WRITTEN REQUEST: Up to and including the line that contains "drawn_out = (1, 0.06, 1)", repeat each line of the data exactly, starting from the first.
— START OF AVAILABLE DATA —
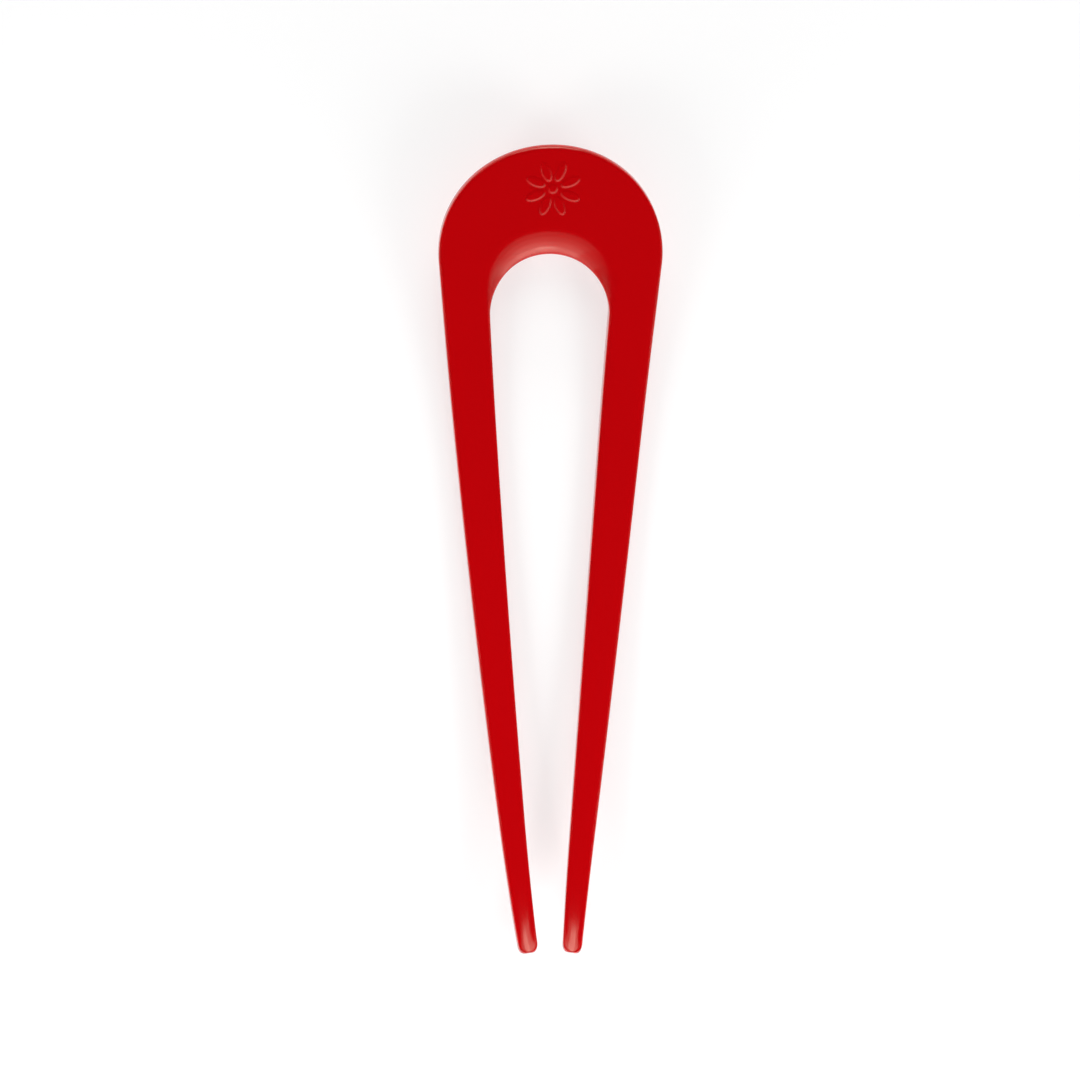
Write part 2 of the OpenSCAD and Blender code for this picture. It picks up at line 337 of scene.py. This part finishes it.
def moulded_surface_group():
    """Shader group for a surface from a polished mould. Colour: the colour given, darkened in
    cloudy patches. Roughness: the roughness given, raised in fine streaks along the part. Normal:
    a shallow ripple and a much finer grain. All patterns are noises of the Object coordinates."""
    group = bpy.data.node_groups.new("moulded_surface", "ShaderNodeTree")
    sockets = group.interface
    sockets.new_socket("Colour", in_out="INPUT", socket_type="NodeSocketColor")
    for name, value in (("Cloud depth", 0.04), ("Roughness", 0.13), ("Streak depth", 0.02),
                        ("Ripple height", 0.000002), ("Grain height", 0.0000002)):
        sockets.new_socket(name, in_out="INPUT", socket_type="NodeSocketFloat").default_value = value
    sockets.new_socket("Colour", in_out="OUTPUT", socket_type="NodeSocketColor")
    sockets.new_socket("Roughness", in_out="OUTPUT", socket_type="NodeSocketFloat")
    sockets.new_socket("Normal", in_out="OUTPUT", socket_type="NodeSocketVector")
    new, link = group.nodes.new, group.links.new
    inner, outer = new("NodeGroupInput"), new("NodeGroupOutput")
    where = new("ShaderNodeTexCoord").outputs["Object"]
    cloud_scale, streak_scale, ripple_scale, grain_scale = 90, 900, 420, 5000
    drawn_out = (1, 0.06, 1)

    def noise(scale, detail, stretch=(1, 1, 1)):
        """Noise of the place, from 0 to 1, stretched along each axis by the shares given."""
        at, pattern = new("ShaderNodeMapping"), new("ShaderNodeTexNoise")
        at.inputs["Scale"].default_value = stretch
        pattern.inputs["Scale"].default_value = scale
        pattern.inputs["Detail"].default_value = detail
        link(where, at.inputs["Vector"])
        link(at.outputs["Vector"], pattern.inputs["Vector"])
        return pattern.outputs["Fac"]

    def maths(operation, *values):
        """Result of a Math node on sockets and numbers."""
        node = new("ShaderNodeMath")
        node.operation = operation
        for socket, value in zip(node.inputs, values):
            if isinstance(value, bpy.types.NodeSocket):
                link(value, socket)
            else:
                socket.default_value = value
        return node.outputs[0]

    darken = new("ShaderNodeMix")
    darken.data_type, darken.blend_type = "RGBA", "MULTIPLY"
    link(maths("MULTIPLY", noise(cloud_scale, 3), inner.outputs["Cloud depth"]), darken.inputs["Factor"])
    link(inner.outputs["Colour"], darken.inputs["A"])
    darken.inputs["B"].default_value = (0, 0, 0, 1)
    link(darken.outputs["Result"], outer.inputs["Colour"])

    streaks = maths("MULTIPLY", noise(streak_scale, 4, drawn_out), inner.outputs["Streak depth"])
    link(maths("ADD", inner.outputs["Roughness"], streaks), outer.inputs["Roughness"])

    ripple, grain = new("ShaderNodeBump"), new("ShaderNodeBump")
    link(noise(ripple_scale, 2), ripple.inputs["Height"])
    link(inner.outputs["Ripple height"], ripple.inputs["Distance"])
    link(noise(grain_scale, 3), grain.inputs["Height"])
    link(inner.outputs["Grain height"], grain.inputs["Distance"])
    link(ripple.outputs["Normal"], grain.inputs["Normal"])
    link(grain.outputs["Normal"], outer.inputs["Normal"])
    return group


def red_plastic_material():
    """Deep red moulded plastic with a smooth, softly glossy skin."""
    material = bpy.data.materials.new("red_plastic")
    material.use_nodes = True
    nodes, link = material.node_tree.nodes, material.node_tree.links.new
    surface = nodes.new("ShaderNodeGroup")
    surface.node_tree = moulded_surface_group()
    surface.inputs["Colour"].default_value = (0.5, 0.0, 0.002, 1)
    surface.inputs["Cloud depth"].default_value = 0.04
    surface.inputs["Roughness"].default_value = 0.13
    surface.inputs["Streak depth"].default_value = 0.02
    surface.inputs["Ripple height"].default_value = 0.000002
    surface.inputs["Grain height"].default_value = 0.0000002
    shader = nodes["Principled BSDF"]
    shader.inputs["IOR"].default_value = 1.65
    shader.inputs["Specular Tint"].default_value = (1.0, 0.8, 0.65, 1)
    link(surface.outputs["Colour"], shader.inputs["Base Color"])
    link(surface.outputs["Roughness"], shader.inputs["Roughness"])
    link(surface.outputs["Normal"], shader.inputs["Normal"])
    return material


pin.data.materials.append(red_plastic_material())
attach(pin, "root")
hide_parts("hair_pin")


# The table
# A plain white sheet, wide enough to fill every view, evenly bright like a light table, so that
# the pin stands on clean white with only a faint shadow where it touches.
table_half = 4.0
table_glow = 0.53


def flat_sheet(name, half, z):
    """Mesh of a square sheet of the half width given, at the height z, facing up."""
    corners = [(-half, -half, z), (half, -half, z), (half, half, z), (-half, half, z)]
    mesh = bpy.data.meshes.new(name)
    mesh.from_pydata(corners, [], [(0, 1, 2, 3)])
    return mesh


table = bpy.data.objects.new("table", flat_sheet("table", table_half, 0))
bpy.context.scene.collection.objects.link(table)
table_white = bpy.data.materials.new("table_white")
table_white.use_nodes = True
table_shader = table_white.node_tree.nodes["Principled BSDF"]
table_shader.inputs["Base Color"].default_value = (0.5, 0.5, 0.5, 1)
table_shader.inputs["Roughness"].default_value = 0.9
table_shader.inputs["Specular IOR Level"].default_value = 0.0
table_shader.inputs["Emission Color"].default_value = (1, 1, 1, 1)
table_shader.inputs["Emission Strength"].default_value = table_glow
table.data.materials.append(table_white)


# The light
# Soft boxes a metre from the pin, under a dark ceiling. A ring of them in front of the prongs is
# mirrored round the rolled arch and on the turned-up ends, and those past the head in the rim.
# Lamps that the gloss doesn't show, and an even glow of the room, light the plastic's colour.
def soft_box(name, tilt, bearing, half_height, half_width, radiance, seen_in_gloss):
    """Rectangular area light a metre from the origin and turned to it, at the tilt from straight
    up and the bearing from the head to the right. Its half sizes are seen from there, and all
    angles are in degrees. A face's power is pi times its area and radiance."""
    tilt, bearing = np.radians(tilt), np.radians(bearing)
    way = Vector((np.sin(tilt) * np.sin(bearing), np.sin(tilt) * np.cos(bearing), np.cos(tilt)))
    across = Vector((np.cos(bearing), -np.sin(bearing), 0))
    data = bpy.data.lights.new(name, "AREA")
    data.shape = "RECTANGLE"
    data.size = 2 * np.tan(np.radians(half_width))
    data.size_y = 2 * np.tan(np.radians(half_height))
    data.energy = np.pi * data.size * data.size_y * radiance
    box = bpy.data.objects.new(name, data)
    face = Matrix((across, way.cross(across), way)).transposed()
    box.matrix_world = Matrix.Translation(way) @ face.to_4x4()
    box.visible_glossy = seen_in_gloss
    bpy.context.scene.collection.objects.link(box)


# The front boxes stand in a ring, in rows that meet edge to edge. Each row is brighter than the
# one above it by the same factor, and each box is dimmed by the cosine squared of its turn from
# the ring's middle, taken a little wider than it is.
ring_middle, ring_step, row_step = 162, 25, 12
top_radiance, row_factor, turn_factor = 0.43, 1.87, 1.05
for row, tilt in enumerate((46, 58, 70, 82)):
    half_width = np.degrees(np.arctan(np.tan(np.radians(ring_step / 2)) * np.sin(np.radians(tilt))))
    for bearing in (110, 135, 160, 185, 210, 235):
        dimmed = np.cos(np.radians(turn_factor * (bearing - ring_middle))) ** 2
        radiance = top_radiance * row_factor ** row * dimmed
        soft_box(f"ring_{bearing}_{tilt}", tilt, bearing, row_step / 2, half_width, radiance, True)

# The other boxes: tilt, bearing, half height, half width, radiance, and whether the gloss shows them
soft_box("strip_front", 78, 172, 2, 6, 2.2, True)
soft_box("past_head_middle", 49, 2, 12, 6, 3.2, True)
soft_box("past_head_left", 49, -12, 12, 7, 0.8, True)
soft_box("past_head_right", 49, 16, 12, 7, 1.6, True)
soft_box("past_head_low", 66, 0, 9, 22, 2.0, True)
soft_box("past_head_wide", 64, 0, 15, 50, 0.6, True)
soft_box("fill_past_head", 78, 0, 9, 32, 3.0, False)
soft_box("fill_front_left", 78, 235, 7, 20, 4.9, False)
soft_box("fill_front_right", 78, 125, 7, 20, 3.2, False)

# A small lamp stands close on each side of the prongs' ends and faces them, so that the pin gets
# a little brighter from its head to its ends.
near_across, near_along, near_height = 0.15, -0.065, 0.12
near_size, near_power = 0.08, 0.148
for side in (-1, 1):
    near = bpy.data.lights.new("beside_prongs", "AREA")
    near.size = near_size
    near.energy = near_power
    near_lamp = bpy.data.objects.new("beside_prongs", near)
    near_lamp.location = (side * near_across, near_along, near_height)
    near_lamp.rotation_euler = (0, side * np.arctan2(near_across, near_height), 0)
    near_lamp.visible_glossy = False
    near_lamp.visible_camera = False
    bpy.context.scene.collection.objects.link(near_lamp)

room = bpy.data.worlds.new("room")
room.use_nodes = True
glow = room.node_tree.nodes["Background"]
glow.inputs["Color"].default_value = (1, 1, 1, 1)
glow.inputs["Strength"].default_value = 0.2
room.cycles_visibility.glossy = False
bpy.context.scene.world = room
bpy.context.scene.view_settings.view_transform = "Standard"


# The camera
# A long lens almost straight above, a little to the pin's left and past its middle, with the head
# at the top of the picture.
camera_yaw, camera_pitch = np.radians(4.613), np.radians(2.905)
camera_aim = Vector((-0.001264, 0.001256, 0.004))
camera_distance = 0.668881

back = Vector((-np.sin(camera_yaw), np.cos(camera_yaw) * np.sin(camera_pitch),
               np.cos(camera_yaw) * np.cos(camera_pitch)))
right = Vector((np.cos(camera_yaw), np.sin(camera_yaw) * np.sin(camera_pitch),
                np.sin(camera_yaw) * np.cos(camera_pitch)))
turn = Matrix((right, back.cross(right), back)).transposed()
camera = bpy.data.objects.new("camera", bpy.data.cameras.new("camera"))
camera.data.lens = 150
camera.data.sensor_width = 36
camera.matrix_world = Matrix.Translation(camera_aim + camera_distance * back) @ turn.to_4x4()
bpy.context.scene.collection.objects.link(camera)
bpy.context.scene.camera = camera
— END OF AVAILABLE DATA —
TASK SOLUTION:
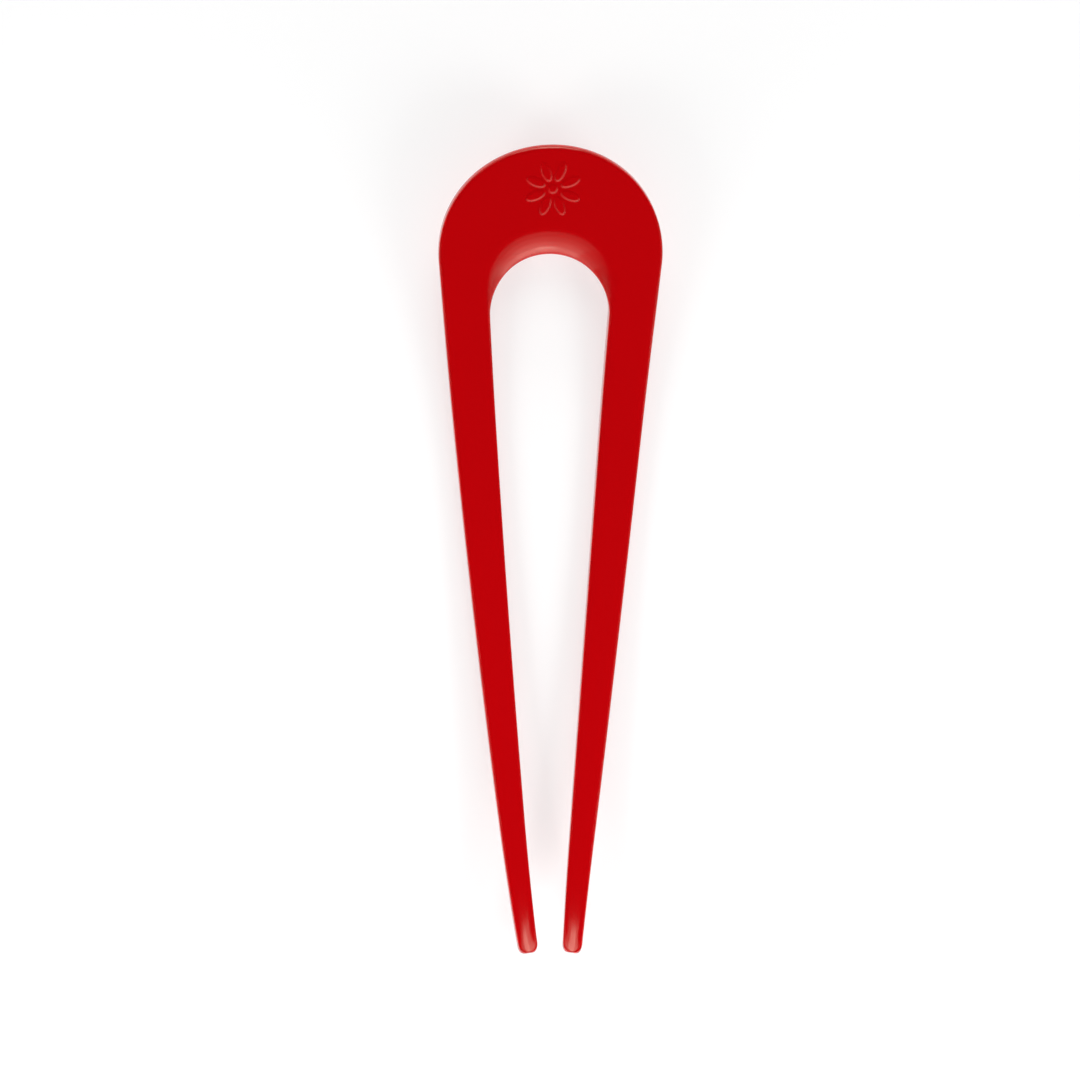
Write part 2 of the OpenSCAD and Blender code for this picture. It picks up at line 337 of scene.py. This part finishes it.
def moulded_surface_group():
    """Shader group for a surface from a polished mould. Colour: the colour given, darkened in
    cloudy patches. Roughness: the roughness given, raised in fine streaks along the part. Normal:
    a shallow ripple and a much finer grain. All patterns are noises of the Object coordinates."""
    group = bpy.data.node_groups.new("moulded_surface", "ShaderNodeTree")
    sockets = group.interface
    sockets.new_socket("Colour", in_out="INPUT", socket_type="NodeSocketColor")
    for name, value in (("Cloud depth", 0.04), ("Roughness", 0.13), ("Streak depth", 0.02),
                        ("Ripple height", 0.000002), ("Grain height", 0.0000002)):
        sockets.new_socket(name, in_out="INPUT", socket_type="NodeSocketFloat").default_value = value
    sockets.new_socket("Colour", in_out="OUTPUT", socket_type="NodeSocketColor")
    sockets.new_socket("Roughness", in_out="OUTPUT", socket_type="NodeSocketFloat")
    sockets.new_socket("Normal", in_out="OUTPUT", socket_type="NodeSocketVector")
    new, link = group.nodes.new, group.links.new
    inner, outer = new("NodeGroupInput"), new("NodeGroupOutput")
    where = new("ShaderNodeTexCoord").outputs["Object"]
    cloud_scale, streak_scale, ripple_scale, grain_scale = 90, 900, 420, 5000
    drawn_out = (1, 0.06, 1)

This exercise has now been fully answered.